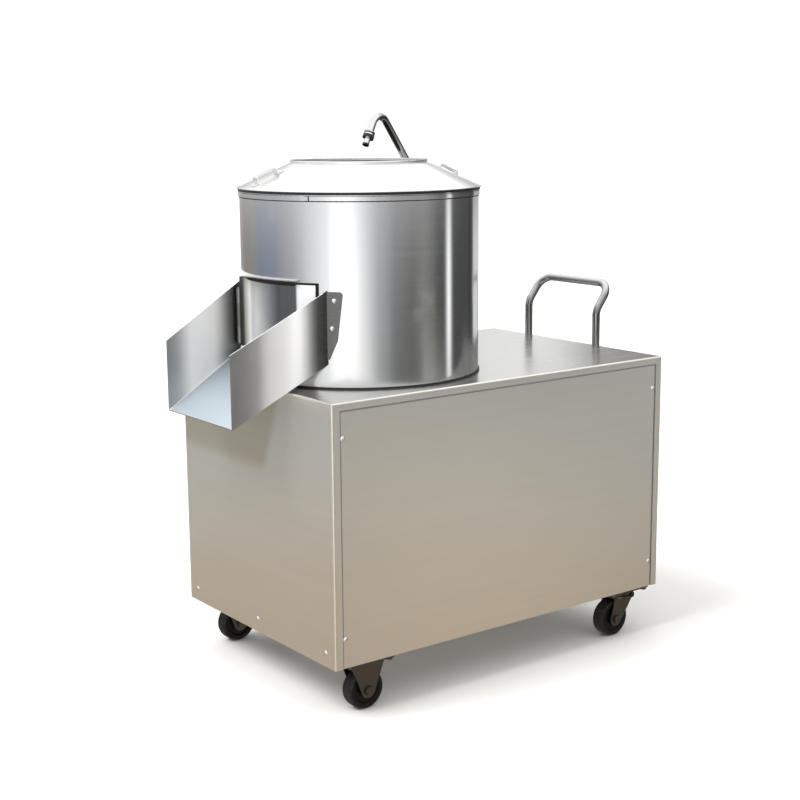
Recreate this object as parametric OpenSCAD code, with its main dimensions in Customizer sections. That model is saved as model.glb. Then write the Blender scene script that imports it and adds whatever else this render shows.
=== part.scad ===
// Floor-standing electric potato peeler: drum, abrasive disc and belt drive on a castored box

/* [Housing] */
// Length of the box
box_l = 700; // [660:5:860]
// Width of the box
box_w = 456; // [440:2:560]
// Height of the box above its castors
box_h = 417; // [414:1:520]
// Thickness of the stainless sheet
sheet_t = 1.5; // [1:0.25:2.5]
// Outer radius of the folded edges
fold_r = 3; // [2.75:0.25:6]
// Width of the upright flange beside each side panel
flange_w = 14; // [10:1:20]
// Height of the flange above each side panel
flange_h = 12; // [8:1:18]
// Gap round each side panel
panel_gap = 3; // [1:0.5:3]
// How far each side panel sits behind the flange
panel_recess = 1.5; // [0.5:0.25:1.5]
// Leg of the angle bars in the frame
angle_leg = 30; // [25:1:40]
// Thickness of the angle bars
angle_t = 3; // [2.5:0.5:5]

/* [Drum] */
// Distance from the chute-side face of the box to the drum axis
drum_inset = 215; // [205:1:240]
// Outer diameter of the drum
drum_d = 393; // [370:1:410]
// Height of the drum
drum_h = 303; // [270:1:360]
// Height of the rolled band on the rim
band_h = 8; // [6:1:14]
// How far the rim band stands proud
band_proud = 1.5; // [1:0.5:3]
// Thickness of the abrasive wall lining
liner_t = 4; // [3:0.5:6]
// Height of the door sill and of the disc face above the deck
sill_h = 45; // [44:1:60]
// Height of the doorway above its sill
door_open_h = 120; // [100:1:140]
// Half angle of the doorway seen from the drum axis
door_half_a = 36; // [32:1:36]

/* [Door] */
// Height of the door panel
door_h = 113; // [90:1:118]
// Thickness of the door panel
door_t = 2; // [1.5:0.5:3]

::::

## Written instruction:
Return exactly the lines that run from the top of the listing above to the line containing "a castored box", please, keeping both end lines and leaving out everything else.

## Task output:
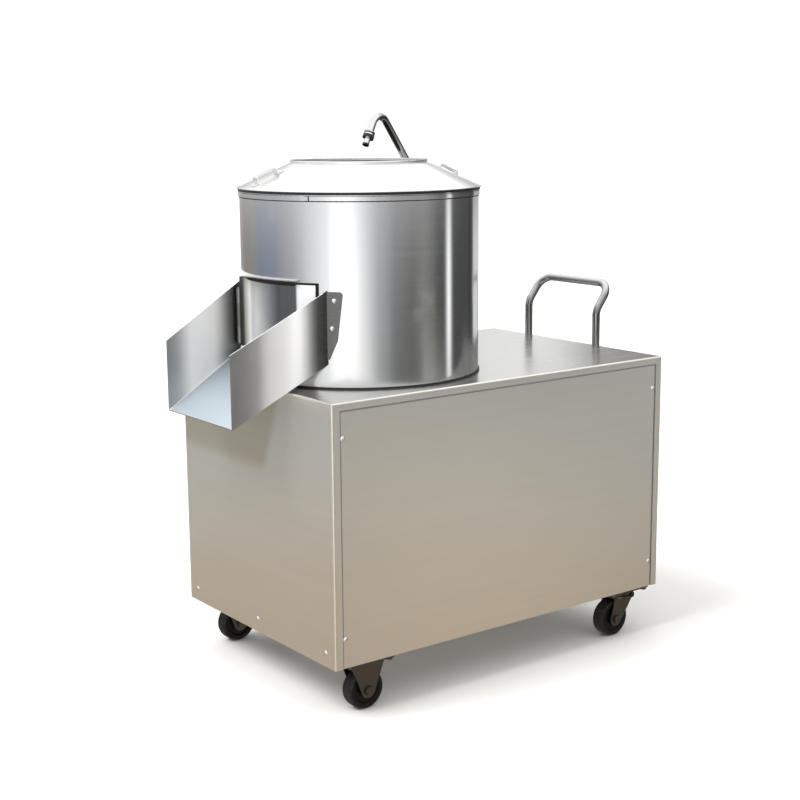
Recreate this object as parametric OpenSCAD code, with its main dimensions in Customizer sections. That model is saved as model.glb. Then write the Blender scene script that imports it and adds whatever else this render shows.
=== part.scad ===
// Floor-standing electric potato peeler: drum, abrasive disc and belt drive on a castored box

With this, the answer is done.